STEVE WILSON: Well, their news programming is which local pizza parlor puts the most cheese on your pizza. That’s their news programming, locally.

AMY GOODMAN: I guess the question is, “Is there bovine growth hormone in that cheese?” Now, one last question. That is, I remember when we had you on in debate with Fox a while ago when this first happened, and one of the edits you went through, they told you to take out that Monsanto, which is the maker of bovine growth hormone, had also been involved with the making of, was it, Agent Orange — dioxin.

JANE AKRE: Actually, that part was left in, but what we had uncovered was that there was an EPA investigation into the way Monsanto brought PCBs, polychlorinated biphenyls into the marketplace. And the EPA had concluded that Monsanto was fraudulent in the way it did that. And that came out.

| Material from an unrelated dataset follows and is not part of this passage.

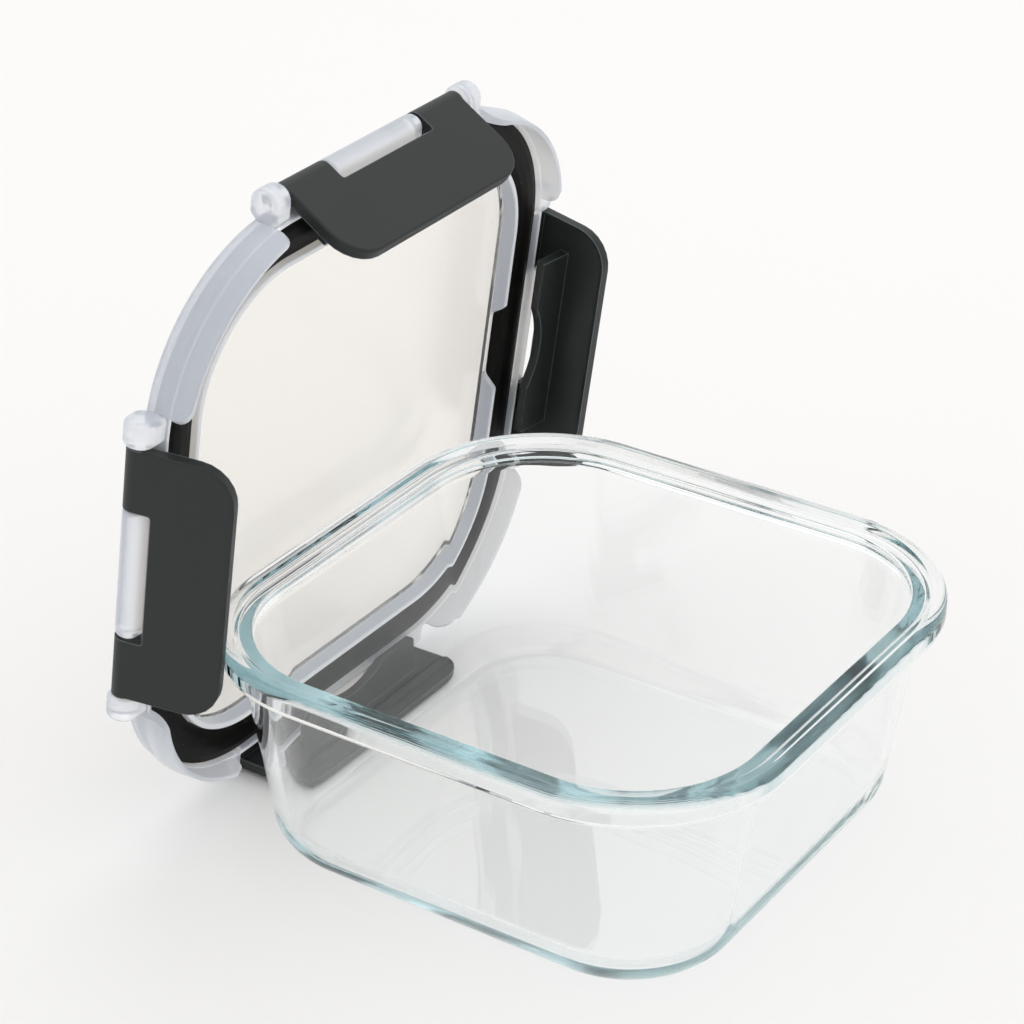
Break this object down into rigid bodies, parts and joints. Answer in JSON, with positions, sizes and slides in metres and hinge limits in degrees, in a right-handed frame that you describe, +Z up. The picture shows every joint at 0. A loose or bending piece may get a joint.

STEVE WILSON: Well, more than fraudulent, that they were guilty of a pattern of deliberately distorting the science that led to the approval of PCBs in the first place. And there are those who say that’s exactly what they tried to do with bovine growth hormone. Well, they didn’t want — the lawyers — didn’t want any parallels, even any mention of the fact that these folks had been found guilty of a similar pattern in the past.

JANE AKRE: That would be defamation by implication.

AMY GOODMAN: Well, what do you hope to get out of this — we have about ten seconds — out of this trial?

STEVE WILSON: I hope it to be over. Win, lose or draw, I think we’ve made our point. And, you know, I would hope that people will stand up for reporters who refuse to lie on television, because once reporters start buckling under to corporate pressure to tell what corporations want known, as opposed to the truth, it’s all over for decent journalism.

AMY GOODMAN: You have a website?

STEVE WILSON: We do. It’s www.foxbghsuit.com.

AMY GOODMAN: That’s www.foxbghsuit.com. I want to thank you very much for being with us. We’re going to get back in touch with you, as this trial continues, the lawsuit Steve Wilson and Jane Akre have brought against Fox.